>> START

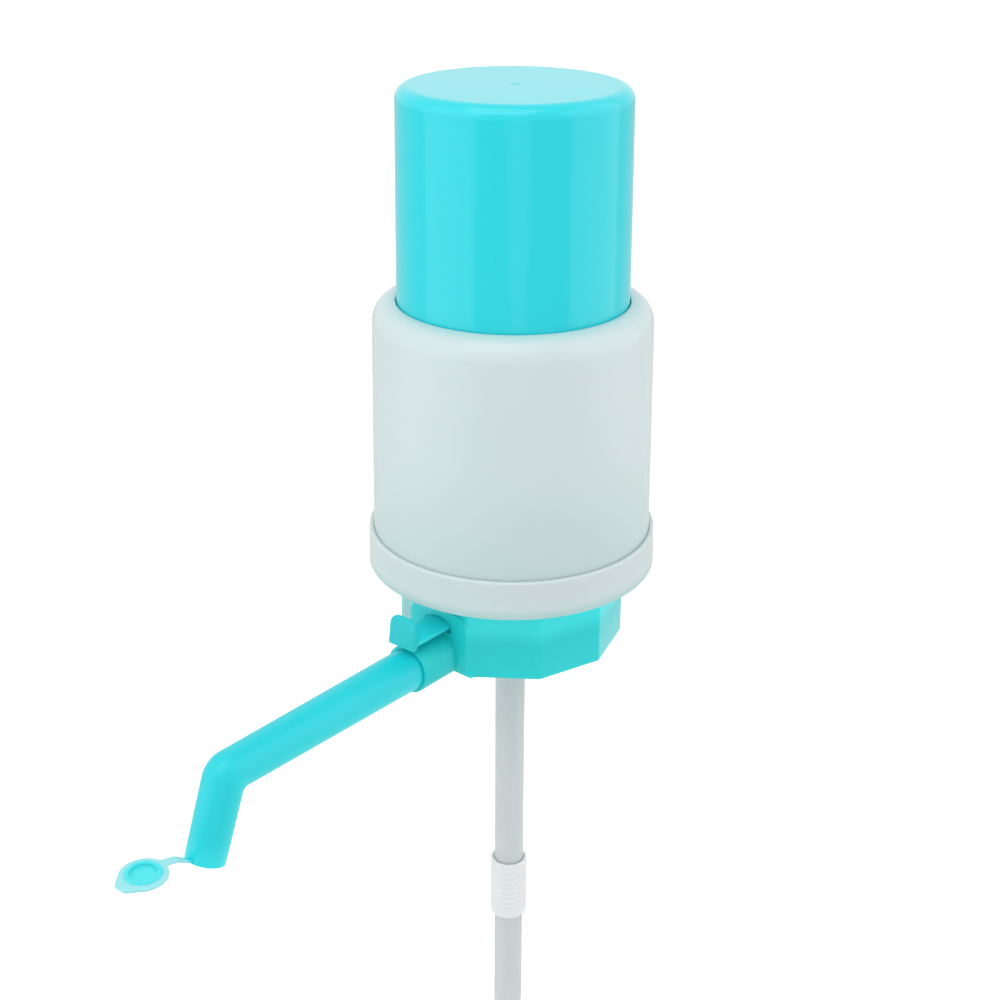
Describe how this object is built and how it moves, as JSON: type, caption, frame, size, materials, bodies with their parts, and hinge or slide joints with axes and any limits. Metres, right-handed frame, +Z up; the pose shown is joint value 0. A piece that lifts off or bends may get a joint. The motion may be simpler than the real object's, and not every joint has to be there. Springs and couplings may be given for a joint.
{
  "type": "water jug pump",
  "caption": "Hand press pump that sits on a large water bottle's neck: push cap over bellows, milky sleeve, faceted collar, swivelling spout with cap, release lever and dip tube.",
  "frame": {"origin": "on the neck's axis, at the face that the bottle's rim presses on", "axes": "+Z up along the neck's axis towards the push cap, -Y along the spout, +X to the right when the spout points at the viewer"},
  "size_m": [0.095, 0.2159, 0.422],
  "materials": {
    "turquoise_cap": "glossy",
    "turquoise_collar": "glossy",
    "turquoise_spout": "glossy",
    "turquoise_lever": "glossy",
    "milky_sleeve": "satin, slightly see-through",
    "milky_ring": "satin, slightly see-through",
    "pale_soft_cap": "satin, slightly see-through",
    "bellows_film": "satin",
    "white_plastic": "satin",
    "clear_silicone": "satin",
    "black_rubber": "matte",
    "steel": "polished",
    "clear_tube": "see-through, satin"
  },
  "bodies": {
    "base": {"base_collar": "turquoise_collar", "base_ring": "milky_ring", "outer_sleeve": "milky_sleeve", "base_screws": "steel", "bellows": "bellows_film", "bellows_clamp": "white_plastic", "neck_gasket": "clear_silicone", "lever_pin": "steel", "lever_spring": "steel", "dip_tube_upper": "clear_tube", "tube_coupler": "white_plastic", "dip_tube_lower": "clear_tube"},
    "plunger": {"push_cap": "turquoise_cap", "bellows_plate": "white_plastic"},
    "intake": {"intake_valve": "clear_silicone"},
    "delivery": {"delivery_valve": "clear_silicone"},
    "lever": {"release_lever": "turquoise_lever", "release_plug": "clear_silicone"},
    "spout": {"spout_tube": "turquoise_spout", "spout_o_ring": "black_rubber"},
    "cap": {"spout_cap": "pale_soft_cap"}
  },
  "joints": [
    {"name": "push_slide", "type": "slide", "parent": "base", "child": "plunger", "axis": [0, 0, -1], "range_m": [0, 0.06], "stiffness_N_per_m": 250, "springref_m": -0.02, "deforming": ["bellows"]},
    {"name": "intake_lift", "type": "slide", "parent": "plunger", "child": "intake", "axis": [0, 0, -1], "range_m": [0, 0.0012], "stiffness_N_per_m": 10, "springref_m": -0.002},
    {"name": "delivery_lift", "type": "slide", "parent": "base", "child": "delivery", "axis": [0, 0, -1], "range_m": [0, 0.0012], "stiffness_N_per_m": 10, "springref_m": -0.002},
    {"name": "release_hinge", "type": "hinge", "parent": "base", "child": "lever", "pos_m": [0, -0.03546, -0.00605], "axis": [1, 0, 0], "range_deg": [0, 5], "stiffness_Nm_per_rad": 0.012, "springref_deg": -28.65, "deforming": ["lever_spring"]},
    {"name": "spout_swivel", "type": "hinge", "parent": "base", "child": "spout", "pos_m": [0, -0.0519, -0.0172], "axis": [0, -1, 0], "continuous": true},
    {"name": "cap_hinge", "type": "hinge", "parent": "spout", "child": "cap", "pos_m": [0, -0.1485, -0.03655], "axis": [1, 0, 0], "range_deg": [0, 158.65]}
  ]
}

>> END

Written task: Please quote the data above in full, with no line missing.

Problem solution:
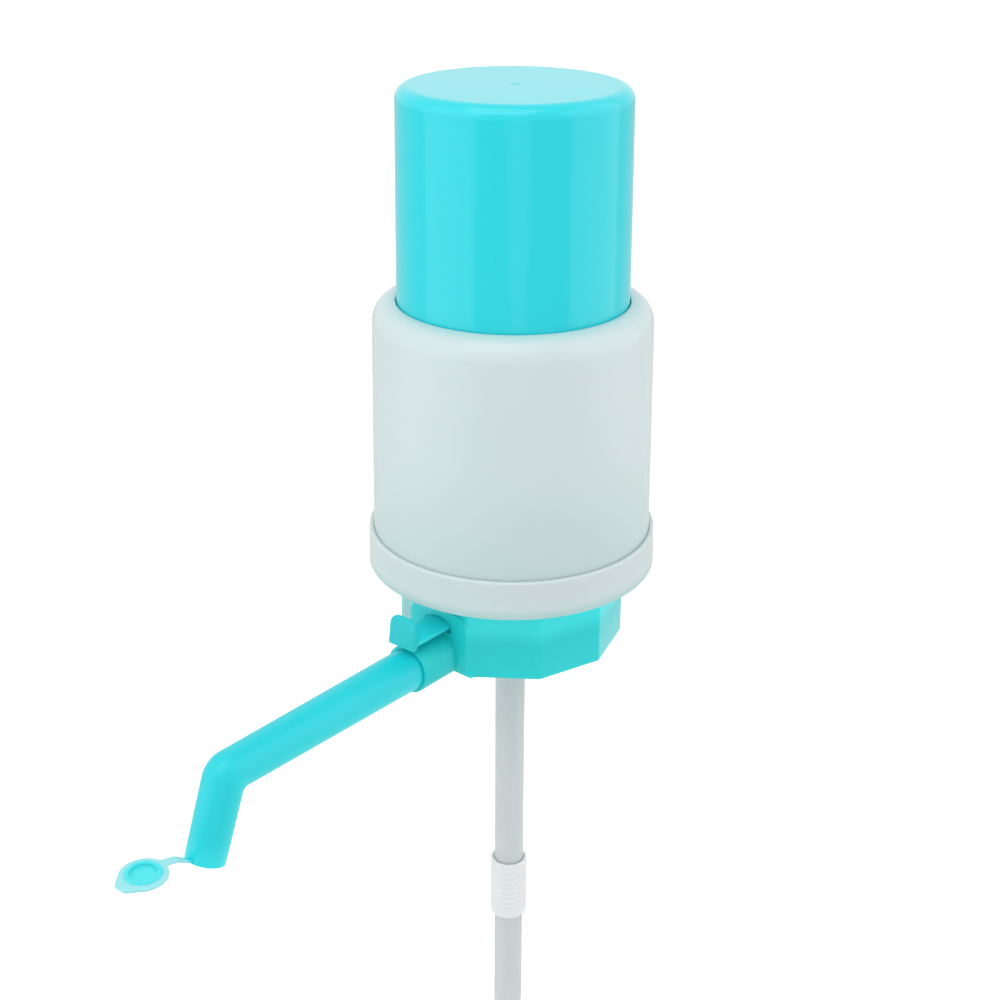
Describe how this object is built and how it moves, as JSON: type, caption, frame, size, materials, bodies with their parts, and hinge or slide joints with axes and any limits. Metres, right-handed frame, +Z up; the pose shown is joint value 0. A piece that lifts off or bends may get a joint. The motion may be simpler than the real object's, and not every joint has to be there. Springs and couplings may be given for a joint.
{
  "type": "water jug pump",
  "caption": "Hand press pump that sits on a large water bottle's neck: push cap over bellows, milky sleeve, faceted collar, swivelling spout with cap, release lever and dip tube.",
  "frame": {"origin": "on the neck's axis, at the face that the bottle's rim presses on", "axes": "+Z up along the neck's axis towards the push cap, -Y along the spout, +X to the right when the spout points at the viewer"},
  "size_m": [0.095, 0.2159, 0.422],
  "materials": {
    "turquoise_cap": "glossy",
    "turquoise_collar": "glossy",
    "turquoise_spout": "glossy",
    "turquoise_lever": "glossy",
    "milky_sleeve": "satin, slightly see-through",
    "milky_ring": "satin, slightly see-through",
    "pale_soft_cap": "satin, slightly see-through",
    "bellows_film": "satin",
    "white_plastic": "satin",
    "clear_silicone": "satin",
    "black_rubber": "matte",
    "steel": "polished",
    "clear_tube": "see-through, satin"
  },
  "bodies": {
    "base": {"base_collar": "turquoise_collar", "base_ring": "milky_ring", "outer_sleeve": "milky_sleeve", "base_screws": "steel", "bellows": "bellows_film", "bellows_clamp": "white_plastic", "neck_gasket": "clear_silicone", "lever_pin": "steel", "lever_spring": "steel", "dip_tube_upper": "clear_tube", "tube_coupler": "white_plastic", "dip_tube_lower": "clear_tube"},
    "plunger": {"push_cap": "turquoise_cap", "bellows_plate": "white_plastic"},
    "intake": {"intake_valve": "clear_silicone"},
    "delivery": {"delivery_valve": "clear_silicone"},
    "lever": {"release_lever": "turquoise_lever", "release_plug": "clear_silicone"},
    "spout": {"spout_tube": "turquoise_spout", "spout_o_ring": "black_rubber"},
    "cap": {"spout_cap": "pale_soft_cap"}
  },
  "joints": [
    {"name": "push_slide", "type": "slide", "parent": "base", "child": "plunger", "axis": [0, 0, -1], "range_m": [0, 0.06], "stiffness_N_per_m": 250, "springref_m": -0.02, "deforming": ["bellows"]},
    {"name": "intake_lift", "type": "slide", "parent": "plunger", "child": "intake", "axis": [0, 0, -1], "range_m": [0, 0.0012], "stiffness_N_per_m": 10, "springref_m": -0.002},
    {"name": "delivery_lift", "type": "slide", "parent": "base", "child": "delivery", "axis": [0, 0, -1], "range_m": [0, 0.0012], "stiffness_N_per_m": 10, "springref_m": -0.002},
    {"name": "release_hinge", "type": "hinge", "parent": "base", "child": "lever", "pos_m": [0, -0.03546, -0.00605], "axis": [1, 0, 0], "range_deg": [0, 5], "stiffness_Nm_per_rad": 0.012, "springref_deg": -28.65, "deforming": ["lever_spring"]},
    {"name": "spout_swivel", "type": "hinge", "parent": "base", "child": "spout", "pos_m": [0, -0.0519, -0.0172], "axis": [0, -1, 0], "continuous": true},
    {"name": "cap_hinge", "type": "hinge", "parent": "spout", "child": "cap", "pos_m": [0, -0.1485, -0.03655], "axis": [1, 0, 0], "range_deg": [0, 158.65]}
  ]
}